その主人公というのが、ブエノスアイレス近郊のアルシーナ村(Villa Alsina)で暮らす元サッカー選手のフェルミン。その妻リディア、友人のタイヤ修理屋アントニオの3人は、10年以上前から廃墟になっているサイロを買い取り、農業協同組合”La Metodica”を再建しようと計画しています。その資金を村人たちの出資で賄おうと説得にまわった末、元スター選手という信用のおかげで158,653ドルをかき集めることに成功します。

サイロの持ち主の遺族は30万ドル程度で売却したいとのこと。これまた元スター選手の威光でリディアが値下げを勝ち取りますが、それでも10万ドルほど足りません。その分の融資を受けようと隣町ビジャグラン(Villagrán)の銀行支店長アルバラドに掛け合った結果、上に記したような話に繋がるわけです。
コラリートの報道をみたフェルミンとリディアはビジャグランまで出かけますが、もちろん米ドルを返して貰うことはできません。さらに運の悪いことに、帰り道の自動車事故でフェルミンは大けがを負い、リディアは亡くなってしまいます。

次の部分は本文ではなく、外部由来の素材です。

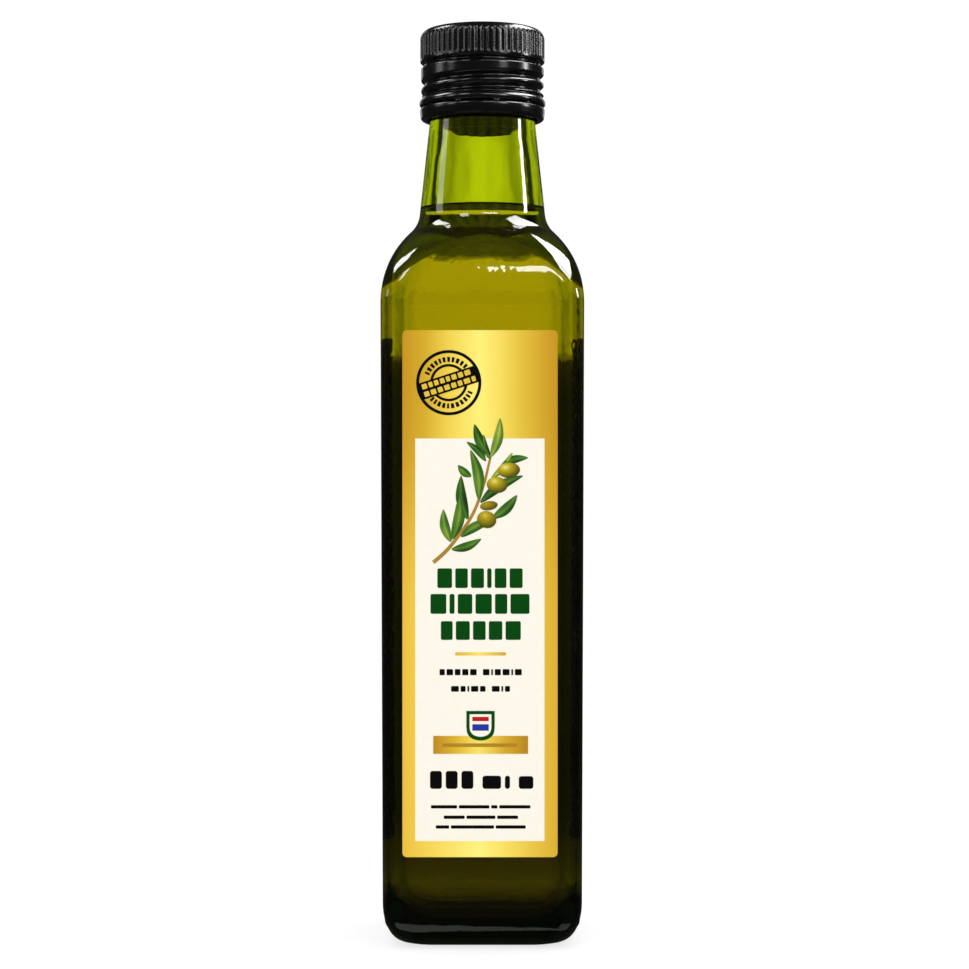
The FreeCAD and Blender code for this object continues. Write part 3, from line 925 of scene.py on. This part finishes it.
def makeGoldBars():
    bm = bmesh.new()
    for bar in (barShape, ruleShape):
        addBar(bm, bar, 0.08, "panelLift", "inkLift", 1)
    # gold with a painted reflection across each bar
    addPrint("gold_bars", bm, barReflectionGold)
    bm = bmesh.new()
    addBar(bm, lineShape, 0.2, "inkLift", "reliefLift")
    addPrint("gold_bar_line", bm, lineGold)


shieldShape = {
    "x": -0.415,
    "top": 54.95,
    "bottom": 48.12,
    "half": 3.26,
    "straight": 0.55,
    "barHalf": 1.9,
    "redBar": (52.6, 53.6),
    "blueBar": (50.4, 51.9),
}


def shieldOutline(x, top, bottom, half):
    bendStart = mix(top, bottom, shieldShape["straight"])
    outline = [(x - half, top), (x - half, bendStart)]
    for step in range(1, 13):
        turn = math.pi * step / 13
        drop = (bendStart - bottom) * math.sin(turn) ** 0.75
        outline.append((x - half * math.cos(turn), bendStart - drop))
    outline += [(x + half, bendStart), (x + half, top)]
    return outline[::-1]


def makeShield():
    # a plain shield: green rim, pale field, a red bar over a blue one
    s = shieldShape
    relief = labelShape["reliefLift"]
    for name, finish, inset, low, high in (
            ("shield_rim", greenInk, 0, labelShape["panelLift"], relief + 0.01),
            ("shield_field", panelFinish, 0.75, relief, relief + 0.02)):
        bm = bmesh.new()
        outline = shieldOutline(s["x"], s["top"] - inset, s["bottom"] + inset * 1.2, s["half"] - inset)
        addPlate(bm, outline, low, high)
        addPrint(name, bm, finish)
    for name, finish, (bottom, top) in (
            ("shield_bar_high", redInk, s["redBar"]), ("shield_bar_low", blueInk, s["blueBar"])):
        bm = bmesh.new()
        outline = roundedBar(s["x"] - s["barHalf"], s["x"] + s["barHalf"], bottom, top, 0.15, 2)
        addPlate(bm, outline, relief + 0.02, relief + 0.035)
        addPrint(name, bm, finish)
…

その1年後、ブエノスアイレス大学に通っていた息子のロドリゴも今やガソリンスタンドの手伝いです。そこへふいに訪ねてきたアントニオと駅長のロロが驚きの情報をもたらします。マンシーは別荘用の設備を入れるという名目で、牧草地の真ん中に穴を掘らせて地下室を作らせていたのです。そこに米ドル現金を隠しているのだろうというのが彼らの見立てです。

出資者たちが再度集まり、米ドルを奪い返そうと画策します。もちろん警報設備もありますので簡単ではありません。ロドリゴは植栽業者のふりをしてマンシーの事務所に出入りし、情報を探ります。他の出資者たちもそれぞれの技術や知恵を持ち寄って計画を練り上げていきます。このメンバーの個性の多彩さが映画を面白くすると同時に、南米的なノリを楽しませてくれる大切な要素になります。

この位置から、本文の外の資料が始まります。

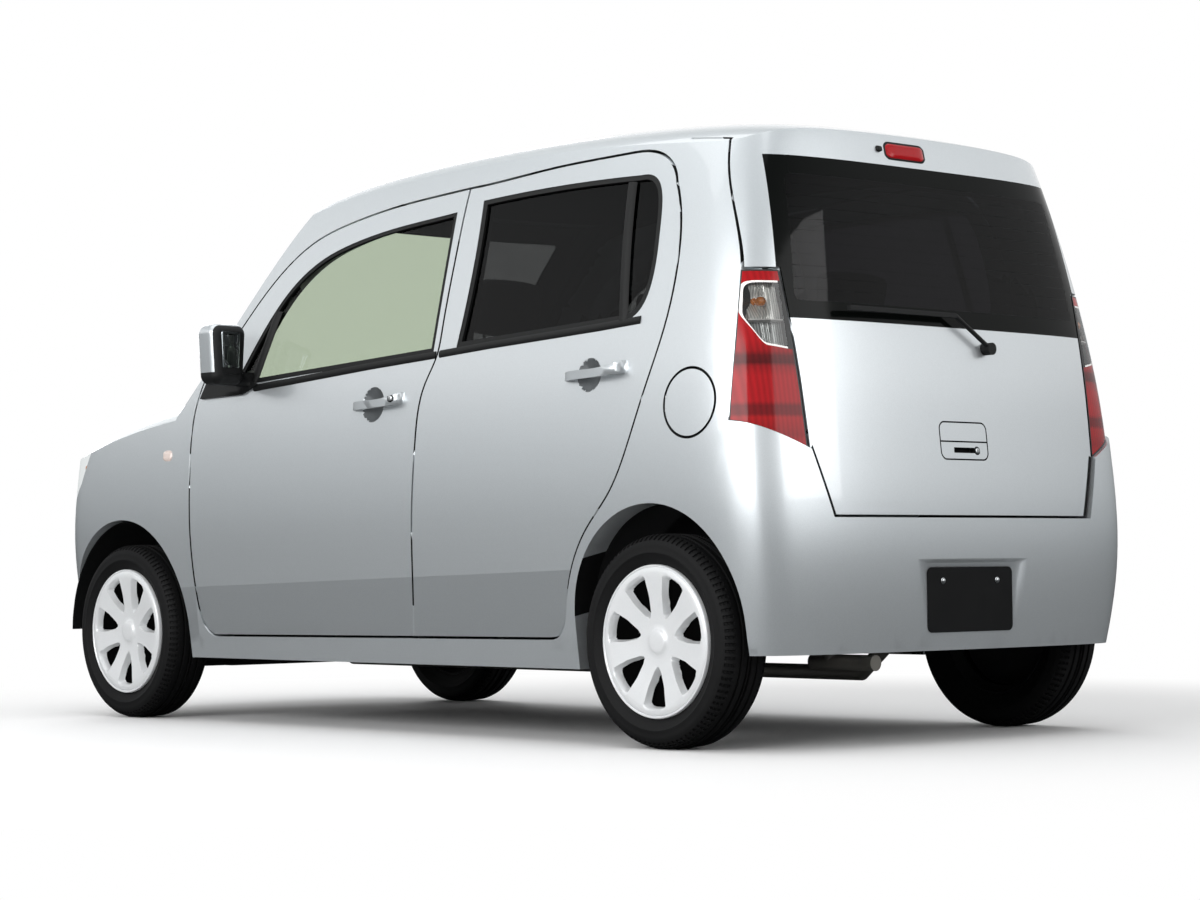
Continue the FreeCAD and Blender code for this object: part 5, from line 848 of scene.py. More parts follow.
mix = add(nodes, "ShaderNodeMixShader", {0: in_window.outputs[0], 1: red.outputs[0], 2: rim.outputs[0]})
mix = add(nodes, "ShaderNodeMixShader", {0: in_pane.outputs[0], 1: mix.outputs[0], 2: pane.outputs[0]})
mix = add(nodes, "ShaderNodeMixShader", {0: dark.outputs[0], 1: mix.outputs[0], 2: black.outputs[0]})
add(nodes, "ShaderNodeOutputMaterial", {"Surface": mix.outputs[0]})

# The reflector's colour is painted light: a lit tone above WINDOW_SPLIT and a shaded one below, of the same
# metal, with bright and dark stripes for glints on its flutes.
reflector, nodes = new_material("vacuum_metallised_reflector")
where = add(nodes, "ShaderNodeTexCoord")
place = add(nodes, "ShaderNodeSeparateXYZ", {0: where.outputs["Object"]})
upper = add(nodes, "ShaderNodeMath", {0: place.outputs["Z"], 1: WINDOW_SPLIT}, operation="GREATER_THAN")
flute_glints = add(nodes, "ShaderNodeTexWave", {"Vector": where.outputs["Object"], "Scale": 55.0},
             bands_direction="Y")
low = add(nodes, "ShaderNodeMix", {"Factor": flute_glints.outputs["Fac"], "A": linear("#5E6060"),
                                   "B": linear("#A6A8A7")}, data_type="RGBA")
high = add(nodes, "ShaderNodeMix", {"Factor": flute_glints.outputs["Fac"], "A": linear("#A9A9A6"),
                                    "B": linear("#DCDAD6")}, data_type="RGBA")
tone = add(nodes, "ShaderNodeMix", {"Factor": upper.outputs[0], "A": low.outputs["Result"],
                                    "B": high.outputs["Result"]}, data_type="RGBA")
body = add(nodes, "ShaderNodeBsdfPrincipled", {"Base Color": tone.outputs["Result"], "Metallic": 0.5,
                                               "Roughness": 0.28})
add(nodes, "ShaderNodeOutputMaterial", {"Surface": body.outputs[0]})
# The bulb's amber darkens towards its rim as seen, a painted shade of the round glass.
amber_glass, nodes = new_material("amber_bulb_glass")
edge = add(nodes, "ShaderNodeLayerWeight", {"Blend": 0.4})
tone = add(nodes, "ShaderNodeMix", {"Factor": edge.outputs["Facing"], "A": linear("#DE8430"),
                                    "B": linear("#A85A1E")}, data_type="RGBA")
body = add(nodes, "ShaderNodeBsdfPrincipled", {"Base Color": tone.outputs["Result"], "Roughness": 0.1,
                                               "Coat Weight": 0.8})
add(nodes, "ShaderNodeOutputMaterial", {"Surface": body.outputs[0]})
white_plastic = patterned("white_moulded_divider", NOISE, {"Scale": 300.0}, ("#F4F1EF", "#E2DFDD"),
                         {"Roughness": 0.3})
REFLECTOR_AT, REFLECTOR_HALF, REFLECTOR_SUNK = (0.622, 1.073), (0.050, 0.090), 0.026
BULB_AT, BULB_SUNK, HOLLOW_REACH, HOLLOW_DEEP = (0.630, 1.113), 0.030, 0.036, 0.012
FLUTE_DEEP, FLUTE_TURN = 0.0008, 1450.0
DIVIDER_AT, DIVIDER_HALF, DIVIDER_SUNK, DIVIDER_REACH = 0.618, 0.040, 0.0145, 0.0115
BULB = ((0.0, 0.026), (0.0060, 0.0252), (0.0105, 0.0215), (0.0125, 0.015), (0.0118, 0.007), (0.0085, 0.0),
        (0.0075, -0.006), (0.0100, -0.007), (0.0100, -0.022), (0.0, -0.022))

for word, side in SIDES:
    bm = node_copy("tail_lamps", side)
    lens = finished(bm, "lens_" + word, "root", red_lens, reflector)
    inner = set(sum(follow_skins(lens.data), []))
    for face in lens.data.polygons:
        if face.index in inner:
            face.material_index = 1
    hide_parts("tail_lamps")
    bm = bmesh.new()
    bmesh.ops.create_grid(bm, x_segments=44, y_segments=12, size=1.0)
    for vert in bm.verts:
        y = REFLECTOR_AT[0] + vert.co.x * REFLECTOR_HALF[0]
        z = REFLECTOR_AT[1] + vert.co.y * REFLECTOR_HALF[1]
        away = ((y - BULB_AT[0]) ** 2 + (z - BULB_AT[1]) ** 2) / HOLLOW_REACH ** 2
        sunk = REFLECTOR_SUNK + max(0.0, 1.0 - away) * HOLLOW_DEEP - FLUTE_DEEP * math.cos(y * FLUTE_TURN)
        vert.co = on_skin((-3.0, side * y, z), (1.0, 0.0, 0.0), -sunk)
    bmesh.ops.recalc_face_normals(bm, faces=bm.faces[:])
    bmesh.ops.solidify(bm, geom=bm.faces[:], thickness=0.0015)
    finished(bm, "lamp_reflector_" + word, "root", reflector)
    bm = bmesh.new()
    bmesh.ops.create_grid(bm, x_segments=16, y_segments=2, size=1.0)
    for vert in bm.verts:
        y = DIVIDER_AT + vert.co.x * DIVIDER_HALF
        vert.co = on_skin((-3.0, side * y, WINDOW_SPLIT), (1.0, 0.0, 0.0),
                          DIVIDER_REACH * vert.co.y - DIVIDER_SUNK)
    bmesh.ops.solidify(bm, geom=bm.faces[:], thickness=0.003)
    finished(bm, "lamp_divider_" + word, "root", white_plastic)
    bm = bmesh.new()
    spun(bm, BULB, 28)
    bmesh.ops.rotate(bm, verts=bm.verts, cent=(0, 0, 0), matrix=Matrix.Rotation(math.radians(90), 3, "Z"))
    spot = on_skin((-3.0, side * BULB_AT[0], BULB_AT[1]), (1.0, 0.0, 0.0), -BULB_SUNK)
    bmesh.ops.translate(bm, verts=bm.verts, vec=spot)
    finished(bm, "lamp_bulb_" + word, "root", amber_glass)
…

アントニオは無政府主義者でバクーニンに心酔しています。ブルドーザーの場面でQué Bakunin(なんてバクーニン的なんだ)と感嘆しますが、それは公共の資産を勝手に使うことに対する称賛です。廃線の駅長ロロは自動車修理工で生計をたてているペロン主義者(Peronista)。その他、運送会社を営むやり手の女性実業家カルメンと自立できない息子のエルナン、何度も事業に失敗しているゴメス兄弟、ダイナマイトで漁をするアタナシオなどクセの強い人たちが波乱を巻き起こします。

出演者でリカルド・ダリン以外の有名どころといえば、ロドリゴを演じた実の息子である「永遠に僕のもの」のチノ・ダリン(Chino Darín)、駅長ロロを演じた「ル・コルビュジエの家」「家族のように」のダニエル・アラオス(Daniel Aráoz)の二人でしょうか。その他、カルメン役で「人生スイッチ」のLas Ratas:鼠たちの章で調理人を演じていたリタ・コルテセ(Rita Cortese)、マンシー役で「コレラの時代の愛」の船長役アンドレス・パラ(Andrés Parra)が出ています。

監督は長年TVで活躍してきたというセバスティアン・ボレンステイン(Sebastián Borensztein)で、リカルド・ダリンの映画はこれが3作目だそうです。
特に風刺をきかせた映画ではありませんが、個人的に刺さったのは“悪いやつは自分が悪いなんて微塵も思っていない”というセリフ。最近なんだかその手の話が多いですよね。なぜ非難されているのかまったく理解できてない人。そういう人は、この映画のようにすべてを取り上げて懲らしめないといけないのかも知れません。